Lahore: The Human Rights Commission of Pakistan (HRCP) has called for urgent attention to address pressing human rights challenges across the country. The Commission in particular drew attention towards rising violence and intolerance against religious and sectarian minorities, absence of effective writ of the state over expanding areas, poor governance, a failure to curb enforced disappearance to the point where the numbers from Sindh now match those in Balochistan, dead bodies of missing persons being discovered, targeting of journalists and human rights defenders and considerable internal displacement.
In a statement at the conclusion of the Commission’s annual general body meeting on Sunday, HRCP said: “The Commission can appreciate that the authorities have a long list of violations to contend with, but it is the one-dimensional, stereotyped and merely reactive response to these violations that have made the lot of the people much worse than it would have been otherwise.
Intolerance continues unchecked as evidenced by growing incidents of violence against citizens who are not deemed to share the majority faith. The anxieties of Pakistan’s religious and sectarian minorities are beyond description. Mob violence in the name of religion has gained currency. HRCP demands that early warnings must be taken seriously and followed up by meaningful action. The Joseph Colony attack on the Christian community in Lahore, which was more than enough to shame the nation, already seems to have been forgotten. Nothing has been done to inspire confidence that the butchering of Hazara Shias in Balochistan as well as Shias in Gilgit Baltistan would stop. Ahmadis continue to be murdered in targeted attacks on account of their belief and the authorities’ sympathies certainly do not seem to be with the victims or their families. Ahmadis also remain the only group on a separate voters’ lists. Attacks on places of worship of minority religious and sectarian groups have become commonplace. Reports have been coming in from across the country of institutions being set up in the name of educational facilities where hate preach is taught. Distribution of weapons to certain sectarian groups has also been reported. More than ever, arbitrary and selective interpretations of religion and whims of cold-blooded killers are the measure of life and death in Pakistan. The people believe that the situation would not have been quite so precarious if at least some elements within the state machinery had not actively supported the trouble makers, or if the state as a whole had not acquiesced by its inaction. There is a dire need to introduce and implement without any further delay a law on incitement to violence on the basis of religion.

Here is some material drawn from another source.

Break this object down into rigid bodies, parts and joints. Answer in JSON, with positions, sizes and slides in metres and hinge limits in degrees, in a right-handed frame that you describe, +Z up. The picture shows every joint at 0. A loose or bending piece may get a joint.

The lawlessness is now the norm in many parts of the country including FATA, Khyber Pakhtunkhwa and Balochistan. It is difficult to imagine how the state of affairs could be any worse if there were no government in place in Karachi. The average number of those killed on a normal day is at least a dozen. Dead bodies in gunny bags have been found in Peshawar in the last few months. Large groups of militants have launched attacks against government installations in places such as Peshawar and Bannu.
The conflict-related displacement goes on with minimal support for the displaced and almost no efforts to address the root causes of displacement. Bara tehsil of Khyber Agency has been under curfew for over a year. The plight of the people there is largely ignored by all concerned. Nearly a million people are internally displaced from FATA today on account of armed conflict.
As the judiciary indulges in all affairs of the state, it is perhaps its own domain that is the most neglected and lagging. The Supreme Court is no nearer to deciding petitions against enforced disappearance that it had first started hearing in 2007. The number of persons going missing in Sindh in 2012 rivals those in Balochistan now. The dead bodies of 72 people who were reported to have gone missing in Balochistan were found in deserted places in 2012.
The failure to implement international human rights treaties or even domestic law is made worse by a renewed appetite for introducing laws that undermine human rights.
The economic concerns of the people remain just that, the concerns of the people. It is an understatement to say that they have not been the priority of anyone in power.
The perils for those working for promoting and defending human rights have risen perceptibly. Many journalists and human rights defenders have been murdered in targeted attacks. Many others have faced threats and intimidation. In 2012 again, Pakistan was one of the most dangerous countries for journalists. Fourteen journalists were killed across the country. The threats to journalists were perhaps the most grave in Khuzdar in Balochistan, where relatives of journalists were also killed in targeted attacks. The killers enjoyed complete immunity. The murder of journalist Wali Babar in Karachi remained a typical case of failure to bring the killers to court. Six witnesses in the case have been murdered. As things stand today, every high-profile journalist in Pakistan is under threat, as is every high-profile Shia for that matter. Political activists and politicians are being targeted as they campaign for elections in a very insecure environment. Targeting of political gatherings has become a common occurrence. How will the people have the confidence to come out and vote in this atmosphere of fear and violence is a critical question.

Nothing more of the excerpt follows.